What Is The Relevance Of Unions Past And Present?

by Whitney Kendall


"With all their faults, trade unions have done more for humanity than any other organization of men that ever existed. They have done more for decency, for honesty, for education, for the betterment of the race, for the developing of character in men, than any other association of men." - Clarence Darrow (1857 - 1938)
   The Industrial Revolution was arguably one of the most pivotal points in history, radically transforming economic structures, the social stratus, urbanization, lifestyle, and many other crucial aspects of society. Interchangeable parts, sewing machines, Bessemer steel processing, assembly lines - each of these innovations changed industry and its output forever, yet with little regard for the vast workforce necessary to build an industrialized society. Workers were simply part of the machine, replaceable parts in the mechanism of industry with no say in operations, no standard of safety or equity. The rise of successful organized unions was a humanizing force, elevating workers beyond mere machinery. The struggle of labor unions was and continues to be a battle to balance human needs against those of corporations who lose sight of their humanity.
   Unions of skilled workers, particularly artisans, date back centuries, though they were mainly exclusive association seeking business advantages. In the United States in the nineteenth century, changes in industry coupled with influxes of immigrants created a need for unionization of unskilled workers. Many groups entering the workforce for the first time, such as women, children, and ethnic minorities, were especially vulnerable to inhumane conditions. Resentment among workers and the looming threat of massive tragedy from unsafe conditions combined to create volatile pressure, and unions were the release this pressure found.
   Every historical movement has a point that pushes it over the edge, a tragic occurrence or powerful symbol that a capable leader can use to provide necessary momentum. Labor found this catalyst in the Triangle Shirtwaist Factory fire and the needed voice of Rose Schneiderman. In 1911, a fire erupted on the top floors of the Triangle Shirtwaist Factory garment factory in New York City, and because the doors were locked to keep union organizers out and seamstresses in, over 140 young women were burned or leaped to their deaths. Largely due to the influence of union activist Rose Schneiderman, the public's outrage grew and resulted in wider support for unionization. This was neither the first tragedy nor the beginning of organized labor, but the fire emblemizes unionization's foundation in human compassion. Schneiderman and others demanded safety standards not just out of solidarity for the women who perished, but to save the lives of workers working in conditions just as treacherous as those in the Triangle Shirtwaist Factory.

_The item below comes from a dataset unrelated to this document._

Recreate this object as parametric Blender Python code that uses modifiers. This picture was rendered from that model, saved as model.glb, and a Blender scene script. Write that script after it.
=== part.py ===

   The successes of unions during the Progressive Era, the time turn of the century through the First World War, came from the need to reconcile human needs with the changing economic landscape of the nation. Union's goals - reasonable hours, livable wages, safe conditions, equality - were never frivolous. They all came from a desire to show that despite seemingly insurmountable economic disparity, human beings are not commodities or machinery, that human dignity and welfare cannot be sacrificed for profits. Methods employed by unions of the Progressive Era reflected the deep moral fortitude of their cause in their passivity: sit-ins, slow downs, strikes. Certainly there were lapses, violent reactions and sabotage, but the underlying ideologies of the widespread union activity in the Progressive Era were righteous and peaceful.

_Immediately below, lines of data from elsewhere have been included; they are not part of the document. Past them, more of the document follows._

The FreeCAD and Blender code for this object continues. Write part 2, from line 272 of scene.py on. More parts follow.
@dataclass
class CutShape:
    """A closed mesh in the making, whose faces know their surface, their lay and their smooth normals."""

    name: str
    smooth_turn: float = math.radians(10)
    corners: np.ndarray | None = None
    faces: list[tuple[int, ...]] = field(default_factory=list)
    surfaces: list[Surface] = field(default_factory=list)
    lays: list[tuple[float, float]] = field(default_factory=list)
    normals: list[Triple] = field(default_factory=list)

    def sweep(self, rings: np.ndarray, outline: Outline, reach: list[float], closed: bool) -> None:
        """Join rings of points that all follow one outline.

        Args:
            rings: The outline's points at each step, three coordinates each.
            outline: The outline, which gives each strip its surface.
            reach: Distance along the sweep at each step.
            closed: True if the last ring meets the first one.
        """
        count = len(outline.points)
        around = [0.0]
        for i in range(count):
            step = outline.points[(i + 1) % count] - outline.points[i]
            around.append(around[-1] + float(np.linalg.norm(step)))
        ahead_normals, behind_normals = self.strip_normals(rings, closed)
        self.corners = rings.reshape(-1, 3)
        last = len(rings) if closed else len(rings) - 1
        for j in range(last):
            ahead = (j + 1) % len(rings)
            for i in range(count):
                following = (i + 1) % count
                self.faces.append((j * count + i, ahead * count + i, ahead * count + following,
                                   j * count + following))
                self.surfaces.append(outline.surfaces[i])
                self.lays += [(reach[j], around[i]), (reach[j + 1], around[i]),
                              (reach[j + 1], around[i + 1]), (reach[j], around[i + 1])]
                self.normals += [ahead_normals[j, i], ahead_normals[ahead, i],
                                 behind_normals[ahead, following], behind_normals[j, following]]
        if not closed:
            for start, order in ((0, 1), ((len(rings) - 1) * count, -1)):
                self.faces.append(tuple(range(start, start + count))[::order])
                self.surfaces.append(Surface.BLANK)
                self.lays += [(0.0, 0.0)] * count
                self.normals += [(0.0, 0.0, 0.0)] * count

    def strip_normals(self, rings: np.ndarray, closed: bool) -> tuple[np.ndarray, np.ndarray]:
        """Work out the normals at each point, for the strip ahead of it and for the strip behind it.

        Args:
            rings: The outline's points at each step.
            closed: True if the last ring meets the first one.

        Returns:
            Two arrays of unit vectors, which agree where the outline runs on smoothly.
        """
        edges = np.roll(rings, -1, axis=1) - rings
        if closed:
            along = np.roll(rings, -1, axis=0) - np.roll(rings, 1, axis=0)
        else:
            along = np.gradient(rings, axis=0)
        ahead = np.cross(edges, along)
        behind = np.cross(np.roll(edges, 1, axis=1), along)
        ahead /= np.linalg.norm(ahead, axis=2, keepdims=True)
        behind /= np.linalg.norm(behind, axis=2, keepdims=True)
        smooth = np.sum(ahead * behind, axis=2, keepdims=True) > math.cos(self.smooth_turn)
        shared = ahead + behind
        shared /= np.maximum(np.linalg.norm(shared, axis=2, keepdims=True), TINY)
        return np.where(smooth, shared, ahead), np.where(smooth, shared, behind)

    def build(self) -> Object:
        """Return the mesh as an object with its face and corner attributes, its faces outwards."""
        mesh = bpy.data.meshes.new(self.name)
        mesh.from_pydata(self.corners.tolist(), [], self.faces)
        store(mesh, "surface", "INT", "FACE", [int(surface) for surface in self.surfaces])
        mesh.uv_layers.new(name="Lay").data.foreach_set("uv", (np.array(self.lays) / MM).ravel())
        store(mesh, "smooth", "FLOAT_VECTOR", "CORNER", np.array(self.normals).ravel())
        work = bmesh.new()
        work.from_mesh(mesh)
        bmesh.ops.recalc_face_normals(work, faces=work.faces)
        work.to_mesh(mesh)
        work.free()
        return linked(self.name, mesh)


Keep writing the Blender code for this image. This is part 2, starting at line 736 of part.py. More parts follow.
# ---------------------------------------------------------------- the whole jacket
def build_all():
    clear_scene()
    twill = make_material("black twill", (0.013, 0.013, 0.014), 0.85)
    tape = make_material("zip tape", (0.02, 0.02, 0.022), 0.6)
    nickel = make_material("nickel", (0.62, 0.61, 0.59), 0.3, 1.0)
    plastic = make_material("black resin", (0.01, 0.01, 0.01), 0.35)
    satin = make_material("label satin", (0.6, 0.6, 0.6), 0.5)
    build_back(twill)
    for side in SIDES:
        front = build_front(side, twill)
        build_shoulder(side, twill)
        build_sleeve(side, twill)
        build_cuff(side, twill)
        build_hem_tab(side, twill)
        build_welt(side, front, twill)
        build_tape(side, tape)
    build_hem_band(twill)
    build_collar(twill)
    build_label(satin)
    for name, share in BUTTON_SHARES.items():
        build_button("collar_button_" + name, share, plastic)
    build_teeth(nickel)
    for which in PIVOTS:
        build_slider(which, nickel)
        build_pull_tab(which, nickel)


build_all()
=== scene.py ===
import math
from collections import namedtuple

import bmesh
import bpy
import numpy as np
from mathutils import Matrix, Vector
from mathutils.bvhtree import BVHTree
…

   Today, unions' original domains are rapidly deserting the United States as manufacturing and other industries are outsourced to countries with lower costs and diminished standards of treatment for workers. This is a clear regression, transporting all the faults of nineteenth century American industry to the developing world. Unions are still crucial in the US, certainly, but the real battle is with the worst transgressions. The world can wait passively for workers in these nations to organize on their own and history to repeat itself, which may take far too long, or developed nations like the US who have experienced this struggle can work toward global standards of industrial ethics. Unions clearly have an immense potential to bring humanity and dignity to workers most in need, so it is time to test this capacity on a wider scale. Fair trade and uniform international labor standards will not be easy to implement, but it is an essential next stage in the vital effort toward universal human rights. Across the world today people are being treated as commodities and parts of a machine, so it is time to test once more the demonstrated paradigm that unionization is humanization.